Through the influence of modernism, the notion of self-consciousness (or a first person point of view) came to occupy a relevant presence in fine art. This in turn influenced early cinema, which was initially associated with third-person narration, to also exhibit sequences and images rooted in the first-person. This phenomenon was identified and fleshed out in 1978 by Bruce Kawin, who coined the term “mindscreen” in his book “Mindscreen — Bergman, Godard, and First-Person-Film.” For Maiuri the theoretical framework set forth in the book is a powerfully motivating guide, but it is not programmatic. What is relevant is Kawin’s direct formulation of his theory, that “A mindscreen is a visual (and at times aural) field that presents itself as the product of a mind, and that is often associated with systemic reflexivity, or self-consciousness.”  

 

Kawin’s point is that such images are metaphors of our reflective capacity, but reaches beyond rational deliberation and into dreams and the unconscious, which is the central concern of these paintings. Maiuri keeps her color palette within a narrow range, each piece executed with an overriding hue, sometimes monochromatic, or paired with one additional color. In “Night Routine” a face overlays the entire surface of a bedroom scene. She imagines, or remembers, the shadow of a woman whose shadow melds into the frame as she moves toward a lamp in the center of the composition.

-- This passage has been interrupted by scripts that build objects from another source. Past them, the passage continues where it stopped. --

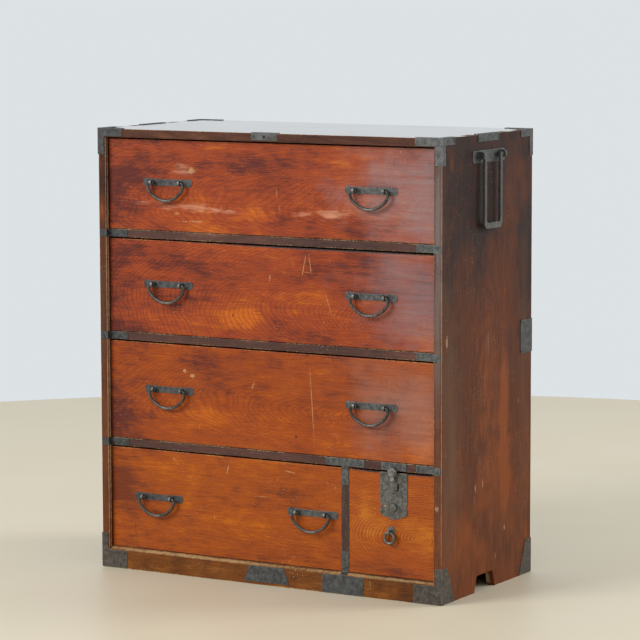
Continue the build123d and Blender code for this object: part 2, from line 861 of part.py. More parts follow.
def make_bail(x, z, label):
    """A round-rod bail: its tips turn in the eyes and its bow hangs below them."""
    half = bail_width / 2
    tip = post_spacing / 2 - post_width / 2 - bail_tip_reach
    straight_end = -half + bail_corner_radius
    bow_drop = bail_drop - bail_corner_radius
    shoulder_x = half - bail_shoulder_radius
    shoulder_room = 2 * (bow_drop - bail_shoulder_radius)
    bow_radius = (half**2 + bow_drop**2 - 2 * half * bail_shoulder_radius) / shoulder_room
    shoulder_turn = degrees(acos(shoulder_x / (bow_radius - bail_shoulder_radius)))
    hang = Plane((x, pivot_y, z), x_dir=(1, 0, 0), z_dir=(0, -1, 0))
    with BuildPart() as bail:
        with BuildLine(hang):
            left_tip = Line((-tip, 0), (straight_end, 0))
            left_corner = JernArc(left_tip @ 1, left_tip % 1, bail_corner_radius, 90)
            left = JernArc(left_corner @ 1, left_corner % 1, bail_shoulder_radius, shoulder_turn)
            bow = JernArc(left @ 1, left % 1, bow_radius, 180 - 2 * shoulder_turn)
            right = JernArc(bow @ 1, bow % 1, bail_shoulder_radius, shoulder_turn)
            right_corner = JernArc(right @ 1, right % 1, bail_corner_radius, 90)
            Line(right_corner @ 1, (tip, 0))
        with BuildSketch(Plane((x - tip, pivot_y, z), z_dir=(-1, 0, 0))):
            Circle(bail_radius)
        sweep()
    save(bail.part, label)


# ---------------------------------------------------------------- lock and ring pull
def cut_lock_pockets():
    """Cut the bolt's pocket, the key hole and the button's well in the lock drawer's front."""
    pocket = bolt_width / 2 + bolt_clearance
    pocket_low = bolt_top - bolt_length - bolt_clearance
    pocket_y = (face_y, face_y + bolt_pocket_depth)
    board((lock_x - pocket, lock_x + pocket), pocket_y, (pocket_low, lock_top), Mode.SUBTRACT)
    key_top = lock_top - key_slot_depth
    key_x = (lock_x + key_slot_x - key_slot_width, lock_x + key_slot_x)
    board(key_x, pocket_y, (key_top - key_slot_height, key_top), Mode.SUBTRACT)
    well_depth = button_flange_thickness + button_travel + 2 * button_clearance
    well_radius = button_flange_radius + button_clearance
    with Locations(Plane((lock_x, face_y, button_z), x_dir=(1, 0, 0), z_dir=(0, 1, 0))):
        Cylinder(well_radius, well_depth, align=ALIGN_UPRIGHT, mode=Mode.SUBTRACT)


def make_lock():
    """The lock's face plate, its bolt with a knob, and the push button below."""
    half = lock_plate_width / 2
    waist = half - lock_waist_inset
    slot = neck_radius + bolt_clearance
    foot = key_slot_height - key_slot_width
    cut_from_corner = (Align.MAX, Align.MAX)
    with BuildPart() as lock_plate:
        with BuildSketch(Plane((lock_x, face_y, lock_top), x_dir=(1, 0, 0), z_dir=(0, -1, 0))):
            with BuildLine():
                Line((0, 0), (half, 0))
                Line((half, 0), (half, -lock_plate_straight))
                Line((half, -lock_plate_straight), (waist, -lock_waist_depth))
                lobe_end = (lock_lobe_half_width, -lock_lobe_end)
                lobe = ThreePointArc((waist, -lock_waist_depth), (half, -lock_lobe_depth), lobe_end)
                Line(lobe @ 1, (0, -lock_plate_height))
                mirror(about=Plane.YZ)
            make_face()
            slot_low = neck_depth + slot
            with Locations((0, -slot_low / 2)):
                Rectangle(2 * slot, slot_low, mode=Mode.SUBTRACT)
            with Locations((0, -button_depth)):
                Circle(button_radius + button_clearance, mode=Mode.SUBTRACT)
            with Locations((key_slot_x, -key_slot_depth)):
                Rectangle(key_slot_width, key_slot_height, align=cut_from_corner, mode=Mode.SUBTRACT)
            with Locations((key_slot_x, -key_slot_depth - foot)):
                Rectangle(key_slot_hook, key_slot_width, align=cut_from_corner, mode=Mode.SUBTRACT)
        extrude(amount=lock_plate_thickness)
    save(lock_plate.part, "lock_plate")

    bar_back_y = face_y + bolt_pocket_depth - bolt_clearance
    bar_front_y = bar_back_y - bolt_thickness
    half_bar = bolt_width / 2
    with BuildPart() as lock_bolt:
        with BuildSketch(front_plane(knob_back_y)):
            with Locations((lock_x, knob_z)):
                RegularPolygon(knob_width / 2, 8, major_radius=False, rotation=octagon_turn)
        extrude(amount=knob_thickness)
        chamfer(lock_bolt.edges().group_by(Axis.Y)[0], knob_chamfer)
        with BuildSketch(front_plane(bar_front_y)):
            with Locations((lock_x, neck_z)):
                Circle(neck_radius)
        extrude(amount=bar_front_y - knob_back_y + knob_thickness - knob_chamfer)
        bar_x = (lock_x - half_bar, lock_x + half_bar)
        board(bar_x, (bar_front_y, bar_back_y), (bolt_top - bolt_length, bolt_top))
    save(lock_bolt.part, "lock_bolt")

    flange_back_y = face_y + button_clearance + button_flange_thickness
    with BuildPart() as lock_button:
        with BuildSketch(front_plane(flange_back_y)):
            with Locations((lock_x, button_z)):
                Circle(button_flange_radius)
        extrude(amount=button_flange_thickness)
        with BuildSketch(front_plane(flange_back_y)):
            with Locations((lock_x, button_z)):
                Circle(button_radius)
        extrude(amount=flange_back_y - lock_face_y + button_stand_out)
        fillet(lock_button.edges().group_by(Axis.Y)[0], button_round)
    save(lock_button.part, "lock_button")


def make_ring_pull():
    """The small staple of the lock drawer and the ring that hangs in it."""
    with BuildPart() as pull_staple:
        with BuildSketch(front_plane(face_y)):
            with Locations((ring_x, ring_pivot_z + staple_plate_rise)):
                Circle(staple_plate_radius)
        extrude(amount=staple_plate_thickness)
        with BuildSketch(Plane.YZ.offset(ring_x - staple_width / 2)):
            with Locations((ring_pivot_y, ring_pivot_z)):
                Circle(staple_radius)
            with Locations((ring_pivot_y + ring_stand_off / 2, ring_pivot_z)):
                Rectangle(ring_stand_off, staple_neck_height)
            with Locations((ring_pivot_y, ring_pivot_z)):
                Circle(ring_rod_radius + staple_clearance, mode=Mode.SUBTRACT)
        extrude(amount=staple_width)
    save(pull_staple.part, "pull_staple")

    with BuildPart() as pull_ring:
        centre = (ring_x, ring_pivot_y, ring_pivot_z - ring_radius)
        with Locations(Plane(centre, x_dir=(1, 0, 0), z_dir=(0, -1, 0))):
            Torus(ring_radius, ring_rod_radius)
    save(pull_ring.part, "pull_ring")


# ---------------------------------------------------------------- the whole chest
os.makedirs("parts", exist_ok=True)
make_case()
make_corner_irons()
make_edge_plates()
make_straps()
make_nails()
make_carrying_handles()
for bay in bays:
    make_drawer_box(bay)
    if bay.handles:
        make_handle_mounts(bay)
        make_bail(bay.handles[0], bay.handle_z, f"{bay.name}_left_bail")
        make_bail(bay.handles[1], bay.handle_z, f"{bay.name}_right_bail")
make_lock()
make_ring_pull()
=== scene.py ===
"""Looks of the isho clothing chest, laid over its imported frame.

Metres, in the part's own frame: +X to the right seen from the front, +Y to the back, +Z up,
with the origin on the floor in the middle of the case.
"""

import logging
import math
from dataclasses import dataclass, field, replace
from enum import Enum
from typing import Callable, ClassVar, Iterable

import bmesh
import bpy
from mathutils import Matrix, Vector, noise


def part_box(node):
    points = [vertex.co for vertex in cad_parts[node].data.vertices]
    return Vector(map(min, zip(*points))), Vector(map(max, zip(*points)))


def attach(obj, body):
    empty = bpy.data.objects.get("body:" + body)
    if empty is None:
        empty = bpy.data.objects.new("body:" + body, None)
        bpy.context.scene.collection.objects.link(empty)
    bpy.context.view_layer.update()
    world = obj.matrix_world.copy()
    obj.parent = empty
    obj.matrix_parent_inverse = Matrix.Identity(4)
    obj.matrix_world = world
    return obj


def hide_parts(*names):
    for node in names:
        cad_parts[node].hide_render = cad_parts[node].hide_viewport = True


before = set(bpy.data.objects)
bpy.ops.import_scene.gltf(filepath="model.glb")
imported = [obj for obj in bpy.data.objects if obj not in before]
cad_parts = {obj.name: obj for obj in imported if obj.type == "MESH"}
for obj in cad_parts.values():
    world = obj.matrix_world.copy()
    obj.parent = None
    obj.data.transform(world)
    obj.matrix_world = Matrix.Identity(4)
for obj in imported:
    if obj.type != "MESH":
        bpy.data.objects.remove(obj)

LOG = logging.getLogger("chest")
MM = 0.001
WELD = 0.01 * MM
SOFT_ANGLE = math.radians(40)
WEAR_LAYER = "wear"
TOP_HOLE_DROP = 7.75 * MM  # how far the hole in the top edge's middle plate lies below the top
Triple = tuple[float, float, float]
Colour = Triple
Material = bpy.types.Material
Socket = bpy.types.NodeSocket
Sockets = dict[str, Socket]
Feed = Socket | float | Colour  # what a socket takes: another socket or its own value
Dome = tuple[tuple[float, float], ...]  # how far out each point of a profile lies, and how high


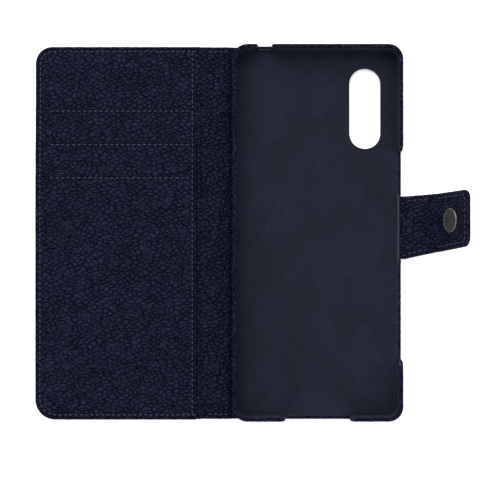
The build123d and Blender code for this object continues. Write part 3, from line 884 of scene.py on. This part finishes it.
def wall_gaps():
    """Centre, half width, bottom and flare of each gap: buttons, headphone notch, port, strap's root."""
    floor = CAVITY_LOW[2] + COVERING
    straight_x, straight_y = SHELL_HIGH[0] - SHELL_RADIUS, SHELL_HIGH[1] - SHELL_RADIUS
    corner = math.pi / 2 * SHELL_RADIUS
    top_start = straight_y - STRAP_CENTRE_Y + corner
    side_s = (SIDE_GAP_LOW + SIDE_GAP_HIGH) / 2 - STRAP_CENTRE_Y
    side_half = (SIDE_GAP_HIGH - SIDE_GAP_LOW) / 2
    jack_s = top_start + straight_x - (CAVITY_LOW[0] + JACK_FROM_SIDE)
    port_s = top_start + 3 * straight_x + 2 * corner + 2 * straight_y
    return [
        (side_s, side_half - COVERING, floor, SIDE_GAP_FLARE),
        (jack_s, JACK_HALF_WIDTH - COVERING, WALL_TOP - JACK_DEPTH + COVERING, JACK_FLARE),
        (port_s, PORT_GAP_HALF_WIDTH - COVERING, floor, PORT_GAP_FLARE),
        (0.0, STRAP_ROOT_WIDTH / 2 + STRAP_CLEARANCE, -5.0, STRAP_CLEARANCE),
    ]


WALL_GAPS = wall_gaps()


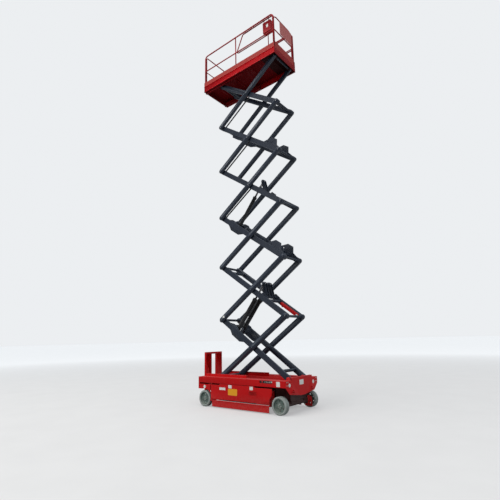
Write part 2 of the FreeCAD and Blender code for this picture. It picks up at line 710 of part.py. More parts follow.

In this otherwise monochromatic scheme, the lampshade bursts out with a strong purple that anchors the image. The narrative of “Night Routine” is implicitly far more than the moment of turning a light on or off. It is the connection of that moment to the omnipresent face that matters, not the larger narrative. In “Red Room” a monochrome magenta wash supplies the color in a smaller composition of 4 by 6 inches that borrows the central detail of “Night Routine,” but tilts the face into a reclining position, the eyes still open and awake.

 

These paintings go easy on the pigment, both for its low contrast and thin surface. The effect is to emphasize the ethereality of twilight dream states. The “Watcher” evokes this state very effectively. A face cropped by a circle sits in the center of the image. The subject’s eyes, nose, forehead, and cheeks are circumscribed as if reflected in a mirror. Shadows run across the face, cast by what appear to be window blinds. This extreme close-up thus peers out at us through a window that we don’t directly see. Completing the image, a mysterious house completes the entire background. The “Watcher” may be looking at the house in real time, dreaming about an imaginary structure, or recalling it in memory. Maybe she’s physically inside the house. We will never know, nor are we meant to. 

 

The attendant cinematic irrationality, closely related to a dream state, is fully, intentionally, at play in this and other paintings, each one depicting a world of its own that begs to be unraveled.

 

What Maiuri has done with this series of little paintings, given her interest in the mindscreen trope, is to invert the mechanics of how the film medium functions, how it’s experienced. Projected film images are meant to overwhelm our field of vision by virtue of their scale, seducing us with an immersive sensory assault that we are unable to pull away from. For Benjamin, the medium’s shocks and cuts prevent the viewer from the total absorption that painting demands, along with its “cultic” or “religious” value, which in turn opens up the assumption of a critical attitude.  

 

Maiuri has taken the film image and miniaturized it in the hopes that we will advance toward an unthreatening, non-immersive object about the size of an iPad — just as tablets and phones now do with the movies that were originally made for the silver screen alone. Could this be a reflection of how cinema has been taken out of context by a streaming, device-oriented system that encourages the consumption of TV and movies on a comparable scale — defanging it if you will? Perhaps, but then, when we approach more closely, we will find out that now, as with phone screens and social media, we can’t easily get away. Maiuri is attempting to restore painting’s absorptive aspect, a reflection of altogether new addictions wrapped up within the seductive euphoria of dreams.